April 2, 2015
Download as PDF
View on The New York Times
Alex Da Corte’s “Die Hexe” (“The Witch”) is a labor of love. That probably describes most works of art, but when expressed with an elaborate environment that takes
over interior surfaces of a brownstone gallery — that’s walls, ceiling and floors on two and a half floors, including stairs and hallways — and dazzles at every turn, it
gains force.
In a sequence of five environments that move from dark to light and from gothic to gothic surreal, with stops for old and new-school Americana, it sustains an impressive, even Koonsian sense of detail and beauty.
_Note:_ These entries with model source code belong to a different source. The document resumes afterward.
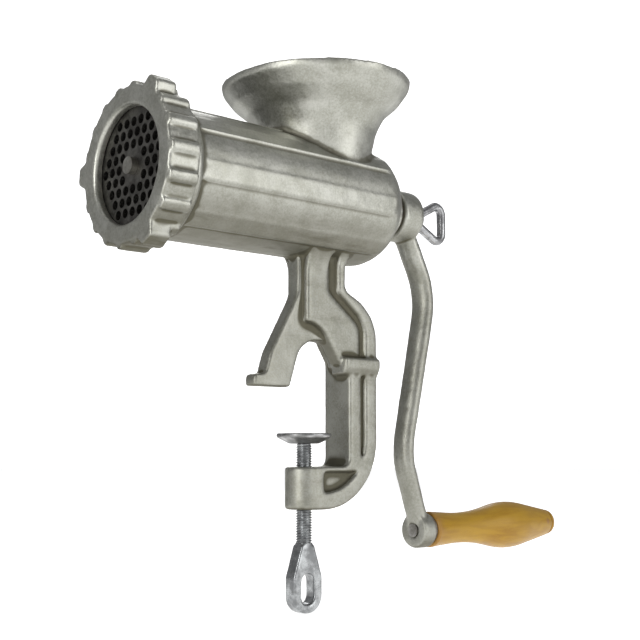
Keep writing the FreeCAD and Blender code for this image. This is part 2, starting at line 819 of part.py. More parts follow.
def crank_path():
    """Bent centre line of the crank arm, from the hub to the lower eye."""
    path = doc.addObject("Sketcher::SketchObject", "crank_path")
    path.Placement = Placement(Vector(0, 0, 0), Rotation(Vector(1, 0, 0), 90))
    corners = [
        (D.hub_front + 9.6, AXIS_UP - 5),
        (D.hub_front + 28.4, 55, 40),
        (D.hub_front + 8.8, -33, 40),
        (D.eye_front + 4.6, GRIP_UP + 2),
    ]
    points = [Vector(value_of(corner[0]), value_of(corner[1]), 0) for corner in corners]
    bends = [corner_arc(points[i], points[i - 1], points[i + 1], corners[i][2]) for i in (1, 2)]
    stops = [points[0], bends[0][0], bends[0][2], bends[1][0], bends[1][2], points[3]]
    lines = [path.addGeometry(Part.LineSegment(stops[i], stops[i + 1])) for i in (0, 2, 4)]
    pin_point(path, lines[0], 1, corners[0][0], corners[0][1])
    pin_point(path, lines[2], 2, corners[3][0], corners[3][1])
    for index, bend in enumerate(bends):
        round_corner(path, lines[index], lines[index + 1], corners[index + 1], bend)
    return path


def crank_bar():
    """Oval bar swept along the bent centre line, a little thinner towards the eye."""
    path = crank_path()
    doc.recompute()
    wire = Part.Wire(Part.__sortEdges__(path.Shape.Edges))
    rings = []
    for share, scale in ((0.0, 1.0), (0.3, 1.0), (0.7, 0.95), (1.0, 0.95)):
        rings.append(bar_section(wire, share, scale))
    bar = wire.makePipeShell(rings, True, False)
    item = doc.addObject("Part::Feature", "crank_bar")
    item.Shape = bar
    return item


def bar_section(wire, share, scale):
    """Oval section of the crank bar, square to its path at a share of the length."""
    distance = share * wire.Length
    for edge in wire.OrderedEdges:
        if distance <= edge.Length + 1e-6:
            break
        distance -= edge.Length
    parameter = edge.getParameterByLength(min(distance, edge.Length))
    if edge.Orientation == "Reversed":
        parameter = edge.getParameterByLength(max(edge.Length - distance, 0))
    point = edge.valueAt(parameter)
    tangent = edge.tangentAt(parameter)
    if tangent.z > 0:
        tangent = tangent * -1
    across = D.arm_width.value / 2 * scale
    along = D.arm_depth.value / 2 * scale
    oval = Part.Ellipse(Vector(0, 0, 0), across, along)
    section = Part.Wire([oval.toShape()])
    frame = Rotation(Vector(0, 1, 0), tangent.cross(Vector(0, 1, 0)), tangent, "ZXY")
    section.Placement = Placement(point, frame)
    return section


def crank_arm():
    hub = new_body("crank_hub")
    revolve(hub, "hub_profile", [
        (D.hub_front, 0),
        (D.hub_front, D.hub_radius, 1.2),
        (D.hub_back, D.hub_radius, 4.5),
        (D.hub_back, 0),
    ])
    place(hub, z=AXIS_UP)
    eye = new_body("crank_eye")
    revolve(eye, "eye_profile", [
        (D.eye_front, 0),
        (D.eye_front, D.eye_radius, 1),
        (D.eye_back, D.eye_radius, 1.6),
        (D.eye_back, 0),
    ])
    place(eye, z=GRIP_UP)
    side = D.drive_square + 0.1
    bore_radius = D.journal_radius - 0.95
    length = D.hub_back - D.hub_front + 2
    square = centred_box("hub_square", length, side, side, D.hub_front - 1, AXIS_UP)
    bore = cylinder("hub_round", bore_radius, length, D.hub_front - 1, 0, AXIS_UP, "X")
    rod_bore = cylinder("rod_bore", D.rod_radius + 0.01, 14, D.eye_front - 2, 0, GRIP_UP, "X")
    solid = fuse("crank_solid", hub, crank_bar(), eye)
    return cut("crank_arm", solid, common("hub_bore", square, bore), rod_bore)


def thumb_loop():
    """D-shaped finger loop bent from round bar."""
    bar = D.thumb_bar.value
    half = D.thumb_height.value / 2 + 0.5
    back = D.thumb_back.value - bar
    neck = D.hub_back.value + 1.6
    up = AXIS_UP.value
    corners = [Vector(neck, 0, up), Vector(back, 0, up + half), Vector(back, 0, up - half)]
    blend = 4.6
    edges = []
    arcs = [corner_arc(corners[i], corners[i - 1], corners[(i + 1) % 3], radius)
            for i, radius in ((0, 2.7), (1, blend), (2, blend))]
    for index in range(3):
        following = (index + 1) % 3
        edges.append(Part.Arc(*arcs[index]).toShape())
        edges.append(Part.LineSegment(arcs[index][2], arcs[following][0]).toShape())
    path = Part.Wire(edges)
    start = arcs[0][2]
    heading = arcs[1][0] - arcs[0][2]
    section = Part.Wire([Part.Circle(start, heading, bar).toShape()])
    item = doc.addObject("Part::Feature", "thumb_loop")
    item.Shape = path.makePipeShell([section], True, False)
    return item


def thumb_screw():
    collar = D.hub_back + 1.3
    shank_front = D.drive_back - 16
    return fuse(
        "thumb_screw",
        cylinder("thumb_shank", D.screw_radius, collar + 1 - shank_front, shank_front, 0, AXIS_UP, "X"),
        cylinder("thumb_collar", 6.2, 4.4, collar, 0, AXIS_UP, "X"),
        thumb_loop(),
    )


def grip():
    body = new_body("grip")
    bore = D.rod_radius + 0.3
    recess = D.rod_radius + 1.5
    revolve(body, "grip_profile", [
        (D.grip_front, bore),
        (D.grip_front, D.grip_end, 1),
        (D.grip_front + 30.5, D.grip_end - 2.2, 110),
        (D.grip_front + 63.5, D.grip_end + 4.7, 62),
        (D.grip_back - 7.2, D.grip_end - 1.6, 14),
        (D.grip_back - 2.2, D.grip_end - 2.6, 1.8),
        (D.grip_back, recess),
        (D.grip_back - 5, recess),
        (D.grip_back - 5, bore),
    ])
    place(body, z=GRIP_UP)
    return body


def grip_rod():
    """Rod riveted into the crank's eye, with a head sunk in the tip of the grip."""
    start = D.eye_front - 0.4
    head_front = D.grip_back - 4.8
    return fuse(
        "grip_rod",
        cylinder("rod_shank", D.rod_radius, head_front - start, start, 0, GRIP_UP, "X"),
        cylinder("rod_head", D.rod_radius + 1.2, 2.4, head_front, 0, GRIP_UP, "X"),
    )


def grip_washer():
    return cut(
        "grip_washer",
        cylinder("grip_washer_outside", D.eye_radius - 1.4, 1, D.eye_back + 0.1, 0, GRIP_UP, "X"),
        cylinder("grip_washer_inside", D.rod_radius + 0.05, 3, D.eye_back - 1, 0, GRIP_UP, "X"),
    )


# ---------------------------------------------------------------- table clamp

def clamp_disc():
    """Dished disc that presses on the underside of the table."""
    body = new_body("clamp_disc")
    neck = 3.0
    revolve(body, "disc_profile", [
        (neck + 0.1, -1.9),
        (6.6, -1.9),
        (6.6, 0),
        (D.disc_radius, 0, 0.6),
        (D.disc_radius, -2.0, 0.6),
        (7.4, -5.2, 1.5),
        (neck + 0.1, -5.2),
    ], "V_Axis")
    place(body, D.clamp_x, 0, D.disc_top)
    return body


def clamp_screw():
    """M8 screw with a forged eye for a finger or tommy bar, and a peened tip in the disc."""
    eye = new_body("screw_eye")
    sketch = new_sketch(eye, "screw_eye_outline")
    half = D.screw_eye_width / 2
    middle = D.screw_eye_top * 0.35 + D.screw_eye_bottom * 0.65
    outline(sketch, [
        (-D.screw_radius, D.screw_eye_top),
        (D.screw_radius, D.screw_eye_top),
        (half, middle + 6, 9),
        (half, D.screw_eye_bottom, half * 0.95),
        (-half, D.screw_eye_bottom, half * 0.95),
        (-half, middle + 6, 9),
    ])
    pad(eye, sketch, D.screw_eye_depth, symmetric=True)
    hole = new_sketch(eye, "screw_eye_hole")
    slot = 4.1
    outline(hole, [
        (-slot, middle - 7.2, 3.8),
        (slot, middle - 7.2, 3.8),
        (slot, middle + 7.6, 3.8),
        (-slot, middle + 7.6, 3.8),
    ])
    pocket_through(eye, hole)
    place(eye, x=D.clamp_x)
    shoulder = D.disc_top - 5.3
    shank_foot = D.screw_eye_top - 4
    tip = D.disc_top - 0.4
    solid = fuse(
        "clamp_screw",
        cylinder("screw_shank", D.screw_radius, shoulder - shank_foot, D.clamp_x, 0, shank_foot),
        cylinder("screw_neck", 3.0, tip - shoulder, D.clamp_x, 0, shoulder),
        cylinder("screw_peen", 5.0, 1.3, D.clamp_x, 0, D.disc_top - 1.8),
        eye,
    )
    return solid


# ---------------------------------------------------------------- build and write the nodes

def build():
    bush_bore = D.journal_radius + D.running_gap
    nodes = [
        body_casting(),
        key_pin_cylinder("plate_key_pin", D.key_radius),
        tube("rear_bush", D.bush_radius, bush_bore, D.chamber_back, D.boss_back - D.chamber_back),
        ring_nut(),
        cutting_plate(),
        knife(),
        auger(),
        auger_stud(),
        tube("thrust_washer", D.core_back + 3, D.journal_radius + 0.1, D.auger_back + 0.1, 1.1),
        crank_arm(),
        thumb_screw(),
        tube("thumb_washer", 7.0, D.screw_radius + 0.4, D.hub_back + 0.1, 1.1),
        grip(),
        grip_washer(),
        grip_rod(),
        clamp_disc(),
        clamp_screw(),
    ]
    for node in nodes:
        node.Label = node.Name
    doc.recompute()
    return nodes


def check(nodes):
    for item in doc.Objects:
        if "Invalid" in item.State or "Error" in item.State:
            raise RuntimeError(f"{item.Name} failed: {item.State}")
    for node in nodes:
        if node.Shape.isNull() or not node.Shape.isValid():
            raise RuntimeError(f"{node.Label} has no valid shape")
        if len(node.Shape.Solids) != 1:
            raise RuntimeError(f"{node.Label} has {len(node.Shape.Solids)} solids")


def write(nodes):
    os.makedirs("parts", exist_ok=True)
    for node in nodes:
        node.Shape.exportStep(f"parts/{node.Label}.step")


nodes = build()
check(nodes)
write(nodes)
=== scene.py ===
import math

import bpy
import bmesh
import numpy as np
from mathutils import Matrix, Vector, noise


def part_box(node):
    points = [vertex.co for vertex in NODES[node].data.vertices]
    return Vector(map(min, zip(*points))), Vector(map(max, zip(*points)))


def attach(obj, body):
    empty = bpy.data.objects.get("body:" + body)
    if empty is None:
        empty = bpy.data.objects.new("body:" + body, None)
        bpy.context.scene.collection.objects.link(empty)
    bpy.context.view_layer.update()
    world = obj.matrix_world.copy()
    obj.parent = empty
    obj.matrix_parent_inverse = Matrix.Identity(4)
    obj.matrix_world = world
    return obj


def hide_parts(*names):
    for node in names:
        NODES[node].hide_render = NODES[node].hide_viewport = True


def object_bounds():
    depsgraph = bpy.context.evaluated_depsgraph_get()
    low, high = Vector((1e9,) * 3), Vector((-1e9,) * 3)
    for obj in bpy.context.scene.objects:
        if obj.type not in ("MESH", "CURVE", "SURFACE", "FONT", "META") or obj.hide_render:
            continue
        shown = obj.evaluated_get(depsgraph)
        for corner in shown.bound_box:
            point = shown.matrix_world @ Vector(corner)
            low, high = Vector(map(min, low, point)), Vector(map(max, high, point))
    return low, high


# Looks for the hand crank meat grinder: tinned castings, zinc-plated screws, dark plate, varnished grip.
# Everything is in metres in the part's own frame: +X to the crank, +Z up.

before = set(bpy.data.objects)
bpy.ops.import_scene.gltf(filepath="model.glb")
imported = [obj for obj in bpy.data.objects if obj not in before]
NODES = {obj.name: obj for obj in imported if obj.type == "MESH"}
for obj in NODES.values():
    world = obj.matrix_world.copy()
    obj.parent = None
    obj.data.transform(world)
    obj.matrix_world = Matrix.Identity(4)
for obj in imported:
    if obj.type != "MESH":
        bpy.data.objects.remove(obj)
LOW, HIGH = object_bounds()
MM = 0.001


def centre(node):
    low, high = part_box(node)
    return (low + high) / 2


# ---------------------------------------------------------------- meshes

def link(name, mesh):
    piece = bpy.data.objects.new(name, mesh)
    bpy.context.scene.collection.objects.link(piece)
    return piece


def read_points(mesh):
    points = np.empty(len(mesh.vertices) * 3, np.float32)
    mesh.vertices.foreach_get("co", points)
    return points.reshape(-1, 3).astype(float)


def write_points(mesh, points):
    mesh.vertices.foreach_set("co", points.astype(np.float32).ravel())
    mesh.update()


def read_normals(mesh):
    normals = np.empty(len(mesh.vertices) * 3, np.float32)
    mesh.vertices.foreach_get("normal", normals)
    return normals.reshape(-1, 3).astype(float)


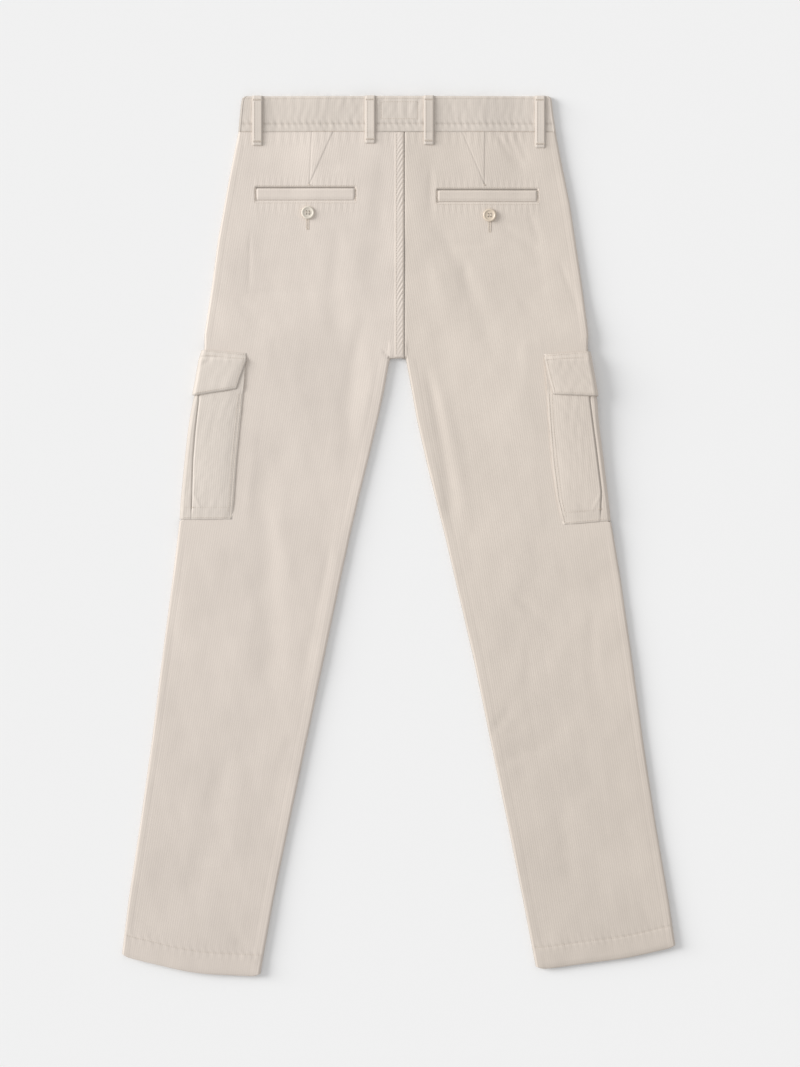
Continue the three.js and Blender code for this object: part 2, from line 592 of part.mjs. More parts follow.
// Zip behind the centre front opening: its tape, and the slider pulled up to the top
function addZip() {
  const half = zip.width / 2
  const onFront = (x, y) => {
    const sides = [zip.x - half, zip.x, zip.x + half].map((edge) => lift(leftLeg, edge, y))
    return Math.max(...sides) + CLOTH + GAP
  }
  const columns = [zip.x - half, zip.x + half]
  const tapeRows = [zip.foot, 390, 450, 480, zip.top]
  const metal = new THREE.MeshStandardMaterial({ color: 0xa89468, roughness: 0.35, metalness: 0.9 })
  add('fly_zip', stripGeometry(columns, tapeRows, onFront, zip.cloth), corduroy(0xc8bba9))
  const sliderColumns = [zip.x - 4, zip.x - 2, zip.x + 2, zip.x + 4]
  const sliderFace = (x, y) => onFront(x, y) + zip.cloth + GAP
  add('zip_slider', stripGeometry(sliderColumns, [488, 500], sliderFace, 1.2), metal)
}

addPanels()
addWaistband()
addCargoPockets()
addWelts()
addBeltLoops()
addButtons()
addZip()

export default garment
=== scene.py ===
import math
import bmesh
import bpy
import numpy as np
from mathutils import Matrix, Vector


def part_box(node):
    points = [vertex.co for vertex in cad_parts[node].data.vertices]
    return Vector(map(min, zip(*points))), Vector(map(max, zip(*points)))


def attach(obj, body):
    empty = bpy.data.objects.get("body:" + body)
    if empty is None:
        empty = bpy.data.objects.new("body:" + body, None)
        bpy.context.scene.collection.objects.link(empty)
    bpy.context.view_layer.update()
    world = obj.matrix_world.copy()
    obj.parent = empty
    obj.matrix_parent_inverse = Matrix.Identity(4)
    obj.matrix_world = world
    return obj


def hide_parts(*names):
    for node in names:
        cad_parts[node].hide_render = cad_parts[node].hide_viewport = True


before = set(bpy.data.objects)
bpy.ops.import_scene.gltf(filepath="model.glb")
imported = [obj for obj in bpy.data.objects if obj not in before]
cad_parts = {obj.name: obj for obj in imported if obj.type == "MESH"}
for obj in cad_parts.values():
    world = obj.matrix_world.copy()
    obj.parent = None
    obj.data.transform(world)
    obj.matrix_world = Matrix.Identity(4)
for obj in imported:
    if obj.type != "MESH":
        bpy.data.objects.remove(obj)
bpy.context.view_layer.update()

MM = 0.001


def table(names, *rows):
    """Columns by name, one row for each section, sorted by the first column."""
    data = np.array(sorted(rows), dtype=float)
    return {name: data[:, k] for k, name in enumerate(names.split())}


def at(tab, name, y):
    return np.interp(y, tab["y"], tab[name])


# Cloth and seams
CLOTH, WAIST_CLOTH, FLAP_CLOTH, LOOP_CLOTH, WELT_CLOTH, GAP = 1.6, 2.2, 2.4, 2.0, 1.2, 0.3
EDGE_ROUND = 3.0
WALE_PITCH = 2.85
WALE_DEPTH = 0.1
STRIP_EDGE_SHADE = 0.2  # painted shade at the sides of strips, to tone down their lit edges
LEFT_FOLD_SHADE, RIGHT_FOLD_SHADE = 0.52, 0.0  # painted shade on the long folded edges that face left, none on those facing right, to tone down their lit rims
WALE_CREST = 0.1  # how far the ribs stand over the solids
STITCH_PITCH, STITCH_RADIUS, UNDER_THREAD_Z = 3.3, 0.26, 0.24
CREASE_SHARE = 0.5
WELT_SINK = 0.75

# Heights up the garment
WAIST_SEAM_Y, WAIST_TOP_Y = 505.3, 550.3
WAIST_SEWN_LOW_Y, WAIST_SEWN_HIGH_Y = 515.5, 547.0
CROTCH_Y, SHANK_TOP_Y, SHANK_LENGTH = 223.0, 8.0, 545
BACK_SEAM_X, FRONT_SEAM_X, FELL_WIDTH = 7.2, 2.0, 12.4
HEM_DEPTH, BAG_HEM = 27.0, 15.0
BAG_FOOT_Y, FLAP_FOOT_Y, POCKET_MIDDLE_Y, POCKET_HEAD_Y = 8, 168, 200, 236
POCKET_REACH = 74
BAG_RAMPS, FLAP_RAMPS = (16, 33), (16, 36)
BAG_LIFT, FLAP_LIFT = CLOTH + GAP, FLAP_CLOTH + GAP
LOOP_LIFT, BUTTON_LIFT, LAP_STEP, LAP_RISE = LOOP_CLOTH + GAP, 2.9, WAIST_CLOTH + GAP, 0.8
THICKNESS = table(
    "y thick",
    (-560, 6.8), (-480, 6.6), (-440, 6.0), (-100, 6.0), (100, 6.4),
    (260, 6.9), (420, 6.8), (480, 6.6), (560, 6.6),
)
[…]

This work recalls immersive environments by Mike Nelson and the team of Justin Lowe and Jonah Freeman,
but lacks their realism. Mr. Da Corte (pronounced da-KOR-ta) opts for a kind of
abstraction that wows the eye with color, pattern and texture. For example, velvet
walls; gingham wallpaper that gradually shades from black and white to pink and
pink; quilt-patterned linoleum floors.
But in addition to various scents (spices, Listerine), there are riots of found objects, cheap materials and bottles of unlabeled foodstuffs. These weave confounding narratives about innocence and decadence, mass production and eccentricity. Furthermore, each setting contains an actual artwork by someone else — here Mike Kelley, Bjarne Melgaard, Robert Gober and Haim Steinbach. And there are countless asides to high, low and high-low. In the final room — a morgue Dalí would have loved — a mirrored wall conjures Warhol’s Factory, while a platinum wig evokes the animatronic dancer that Jordan Wolfson showed at David Zwirner last spring. A bottle blonde, she also wore a black half-mask with a witch’s beaked nose.
Mr. Da Corte’s piece can read as a rather obvious apotheosis of appropriation art, Neo-Geo and art-about-art, but craft, color and unrepentant beauty increase its potential.